Start Material
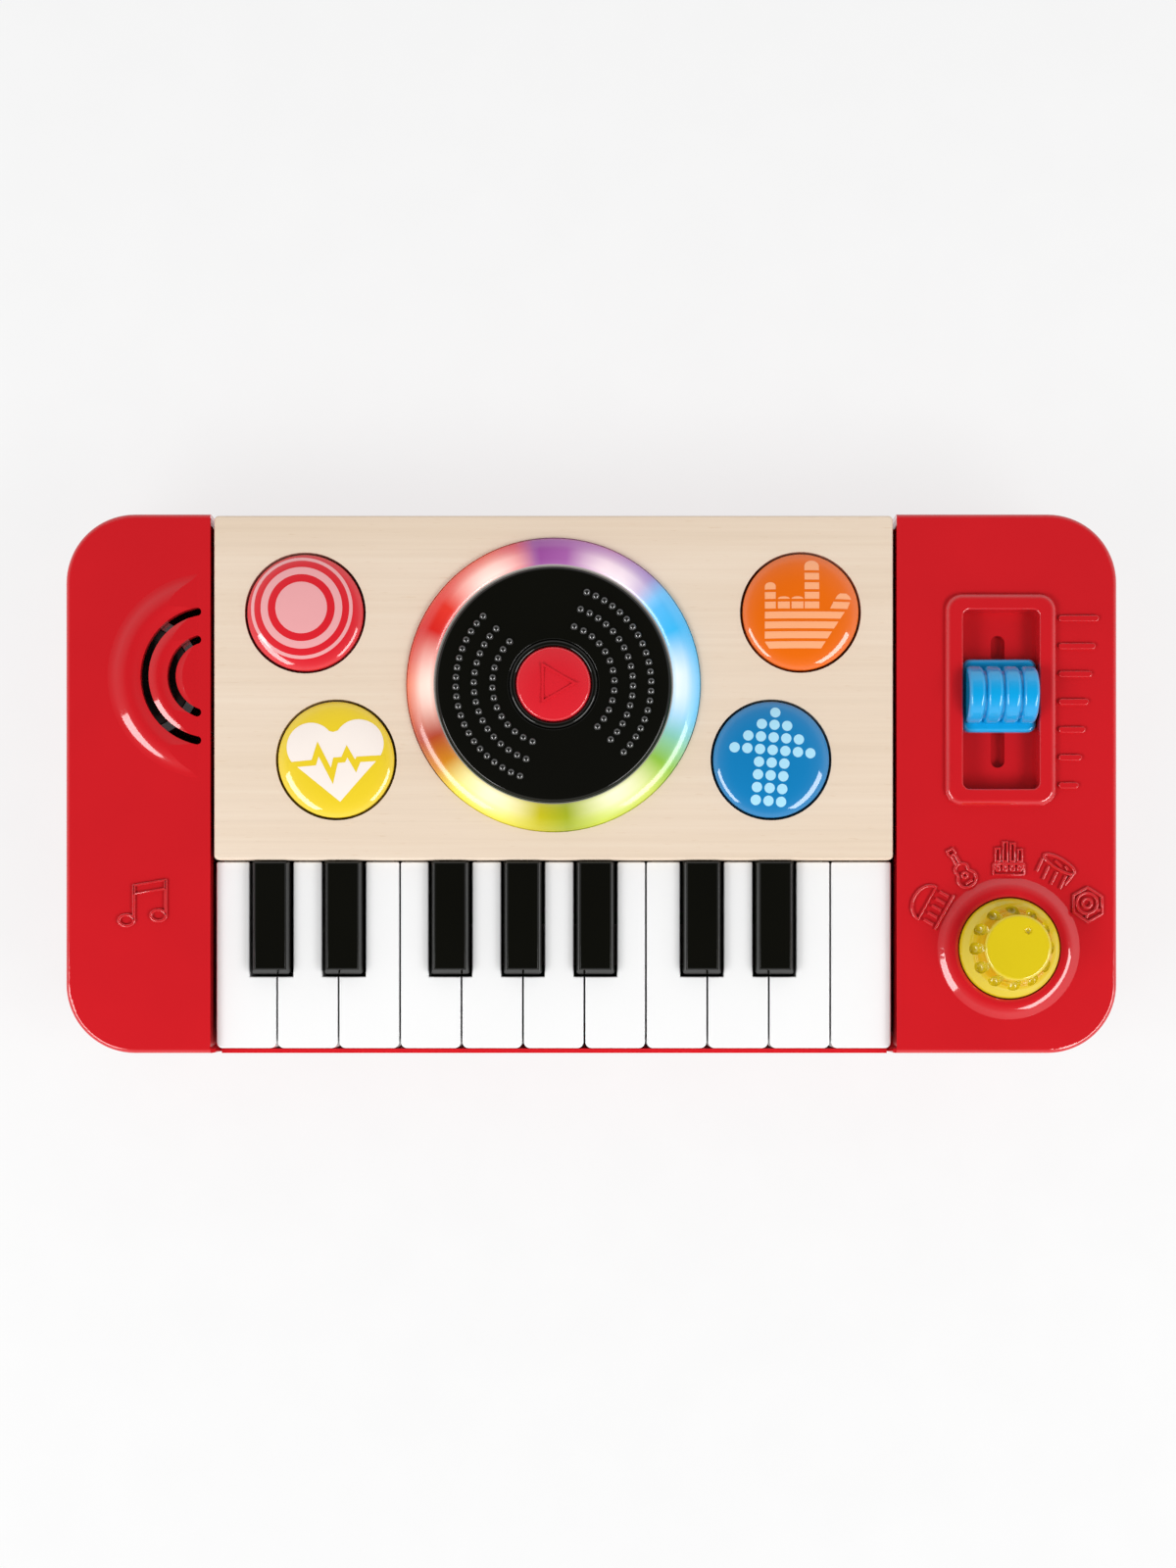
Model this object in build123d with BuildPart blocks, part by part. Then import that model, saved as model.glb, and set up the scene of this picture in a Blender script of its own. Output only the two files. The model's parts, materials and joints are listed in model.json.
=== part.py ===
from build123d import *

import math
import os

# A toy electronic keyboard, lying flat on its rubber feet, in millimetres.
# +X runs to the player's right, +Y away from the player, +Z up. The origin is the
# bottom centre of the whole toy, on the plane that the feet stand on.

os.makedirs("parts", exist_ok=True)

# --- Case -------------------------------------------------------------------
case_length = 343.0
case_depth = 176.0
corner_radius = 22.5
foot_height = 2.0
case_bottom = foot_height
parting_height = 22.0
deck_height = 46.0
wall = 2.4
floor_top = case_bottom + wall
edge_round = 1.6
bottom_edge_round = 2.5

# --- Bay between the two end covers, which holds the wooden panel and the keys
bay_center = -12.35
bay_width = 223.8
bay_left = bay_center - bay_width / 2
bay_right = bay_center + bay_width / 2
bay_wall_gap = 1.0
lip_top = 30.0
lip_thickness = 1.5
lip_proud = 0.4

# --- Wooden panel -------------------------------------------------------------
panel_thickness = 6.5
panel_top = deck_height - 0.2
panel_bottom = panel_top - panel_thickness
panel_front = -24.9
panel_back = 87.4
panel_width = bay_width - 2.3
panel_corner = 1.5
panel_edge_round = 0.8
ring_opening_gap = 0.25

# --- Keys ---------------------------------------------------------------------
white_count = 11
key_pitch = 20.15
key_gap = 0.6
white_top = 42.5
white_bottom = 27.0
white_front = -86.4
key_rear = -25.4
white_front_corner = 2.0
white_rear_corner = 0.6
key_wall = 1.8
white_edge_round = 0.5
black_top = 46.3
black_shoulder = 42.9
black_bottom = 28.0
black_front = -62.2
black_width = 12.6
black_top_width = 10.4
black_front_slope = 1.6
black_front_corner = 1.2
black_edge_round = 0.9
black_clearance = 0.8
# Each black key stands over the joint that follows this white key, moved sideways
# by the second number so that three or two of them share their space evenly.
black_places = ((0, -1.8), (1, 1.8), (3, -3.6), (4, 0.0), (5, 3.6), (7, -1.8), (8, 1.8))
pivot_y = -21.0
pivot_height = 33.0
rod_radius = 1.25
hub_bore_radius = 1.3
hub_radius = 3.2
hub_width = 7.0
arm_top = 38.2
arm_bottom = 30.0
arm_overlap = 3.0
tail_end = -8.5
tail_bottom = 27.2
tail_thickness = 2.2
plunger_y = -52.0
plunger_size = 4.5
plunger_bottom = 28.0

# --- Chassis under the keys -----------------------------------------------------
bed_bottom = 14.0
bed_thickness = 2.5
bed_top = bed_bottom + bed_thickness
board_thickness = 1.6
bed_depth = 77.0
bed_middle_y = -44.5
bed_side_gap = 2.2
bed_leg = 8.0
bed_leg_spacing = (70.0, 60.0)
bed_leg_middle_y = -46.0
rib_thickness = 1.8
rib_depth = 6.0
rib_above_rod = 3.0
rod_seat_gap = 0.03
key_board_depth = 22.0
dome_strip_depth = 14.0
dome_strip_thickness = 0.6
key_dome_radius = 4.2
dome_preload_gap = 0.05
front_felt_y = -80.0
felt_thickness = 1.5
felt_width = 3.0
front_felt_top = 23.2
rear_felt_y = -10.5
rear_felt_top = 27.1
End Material
• [Task instructions]: Write the complete data out, exactly as above.

• [Written answer]:
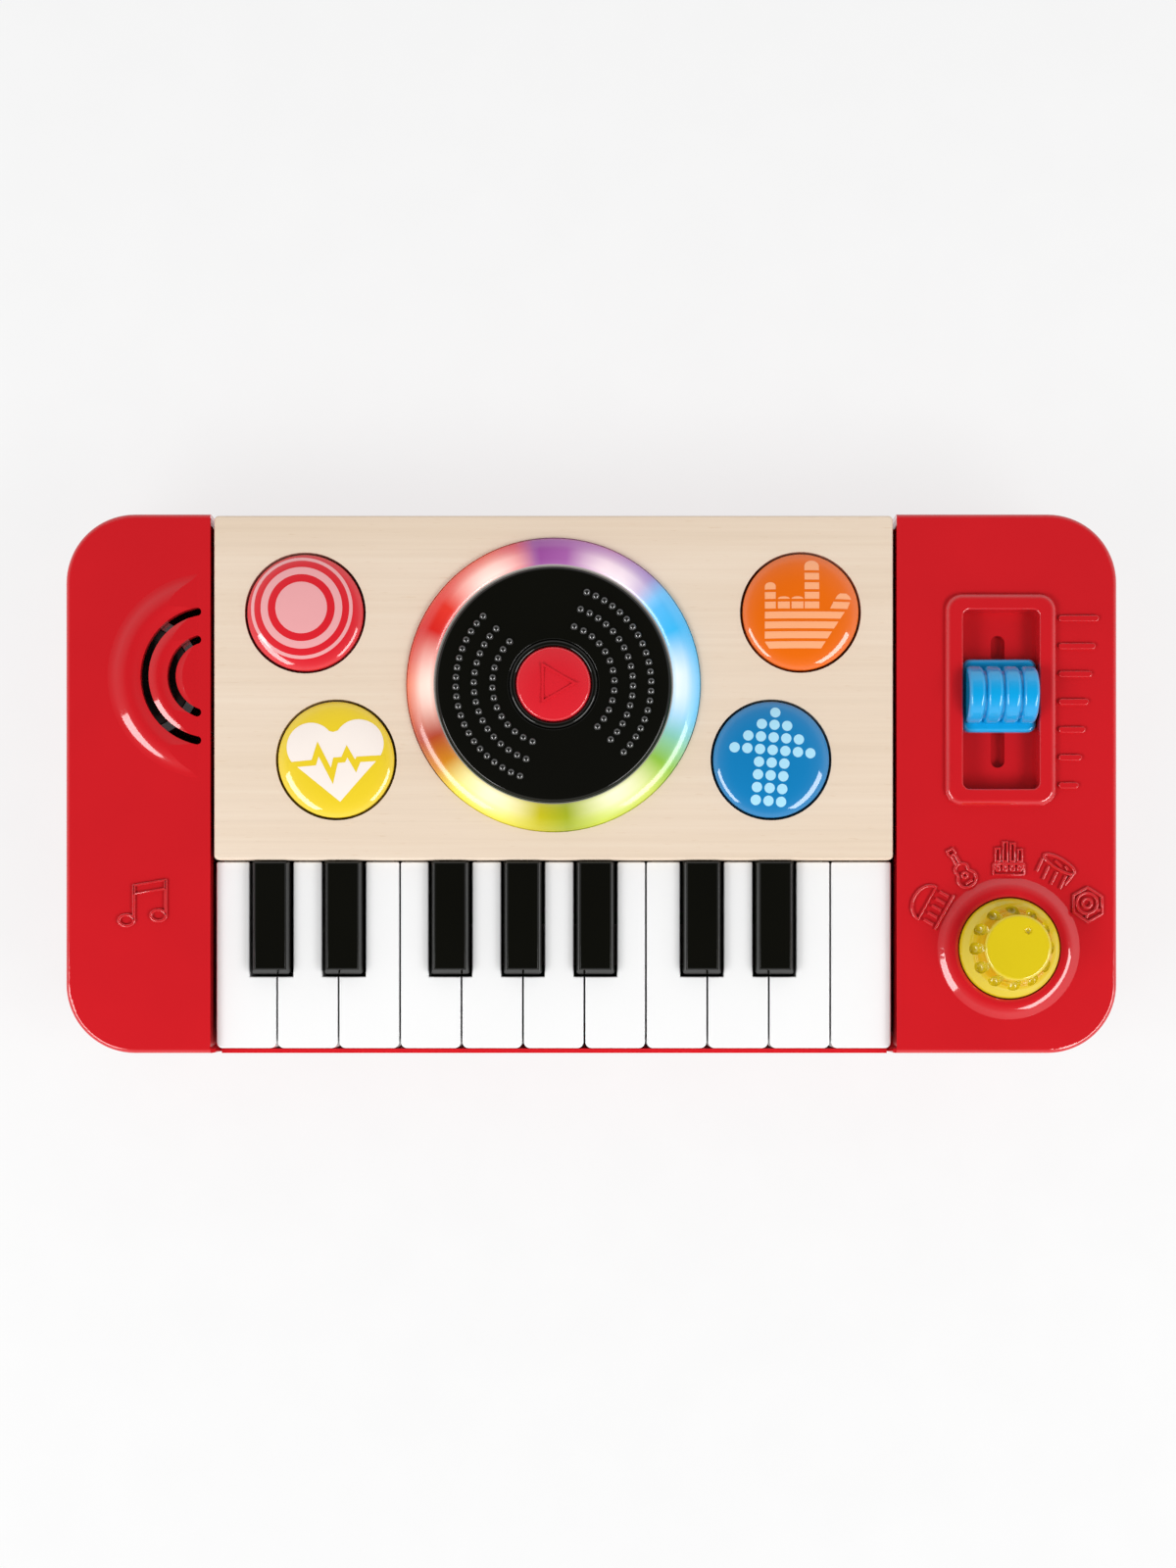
Model this object in build123d with BuildPart blocks, part by part. Then import that model, saved as model.glb, and set up the scene of this picture in a Blender script of its own. Output only the two files. The model's parts, materials and joints are listed in model.json.
=== part.py ===
from build123d import *

import math
import os

# A toy electronic keyboard, lying flat on its rubber feet, in millimetres.
# +X runs to the player's right, +Y away from the player, +Z up. The origin is the
# bottom centre of the whole toy, on the plane that the feet stand on.

os.makedirs("parts", exist_ok=True)

# --- Case -------------------------------------------------------------------
case_length = 343.0
case_depth = 176.0
corner_radius = 22.5
foot_height = 2.0
case_bottom = foot_height
parting_height = 22.0
deck_height = 46.0
wall = 2.4
floor_top = case_bottom + wall
edge_round = 1.6
bottom_edge_round = 2.5

# --- Bay between the two end covers, which holds the wooden panel and the keys
bay_center = -12.35
bay_width = 223.8
bay_left = bay_center - bay_width / 2
bay_right = bay_center + bay_width / 2
bay_wall_gap = 1.0
lip_top = 30.0
lip_thickness = 1.5
lip_proud = 0.4

# --- Wooden panel -------------------------------------------------------------
panel_thickness = 6.5
panel_top = deck_height - 0.2
panel_bottom = panel_top - panel_thickness
panel_front = -24.9
panel_back = 87.4
panel_width = bay_width - 2.3
panel_corner = 1.5
panel_edge_round = 0.8
ring_opening_gap = 0.25

# --- Keys ---------------------------------------------------------------------
white_count = 11
key_pitch = 20.15
key_gap = 0.6
white_top = 42.5
white_bottom = 27.0
white_front = -86.4
key_rear = -25.4
white_front_corner = 2.0
white_rear_corner = 0.6
key_wall = 1.8
white_edge_round = 0.5
black_top = 46.3
black_shoulder = 42.9
black_bottom = 28.0
black_front = -62.2
black_width = 12.6
black_top_width = 10.4
black_front_slope = 1.6
black_front_corner = 1.2
black_edge_round = 0.9
black_clearance = 0.8
# Each black key stands over the joint that follows this white key, moved sideways
# by the second number so that three or two of them share their space evenly.
black_places = ((0, -1.8), (1, 1.8), (3, -3.6), (4, 0.0), (5, 3.6), (7, -1.8), (8, 1.8))
pivot_y = -21.0
pivot_height = 33.0
rod_radius = 1.25
hub_bore_radius = 1.3
hub_radius = 3.2
hub_width = 7.0
arm_top = 38.2
arm_bottom = 30.0
arm_overlap = 3.0
tail_end = -8.5
tail_bottom = 27.2
tail_thickness = 2.2
plunger_y = -52.0
plunger_size = 4.5
plunger_bottom = 28.0

# --- Chassis under the keys -----------------------------------------------------
bed_bottom = 14.0
bed_thickness = 2.5
bed_top = bed_bottom + bed_thickness
board_thickness = 1.6
bed_depth = 77.0
bed_middle_y = -44.5
bed_side_gap = 2.2
bed_leg = 8.0
bed_leg_spacing = (70.0, 60.0)
bed_leg_middle_y = -46.0
rib_thickness = 1.8
rib_depth = 6.0
rib_above_rod = 3.0
rod_seat_gap = 0.03
key_board_depth = 22.0
dome_strip_depth = 14.0
dome_strip_thickness = 0.6
key_dome_radius = 4.2
dome_preload_gap = 0.05
front_felt_y = -80.0
felt_thickness = 1.5
felt_width = 3.0
front_felt_top = 23.2
rear_felt_y = -10.5
rear_felt_top = 27.1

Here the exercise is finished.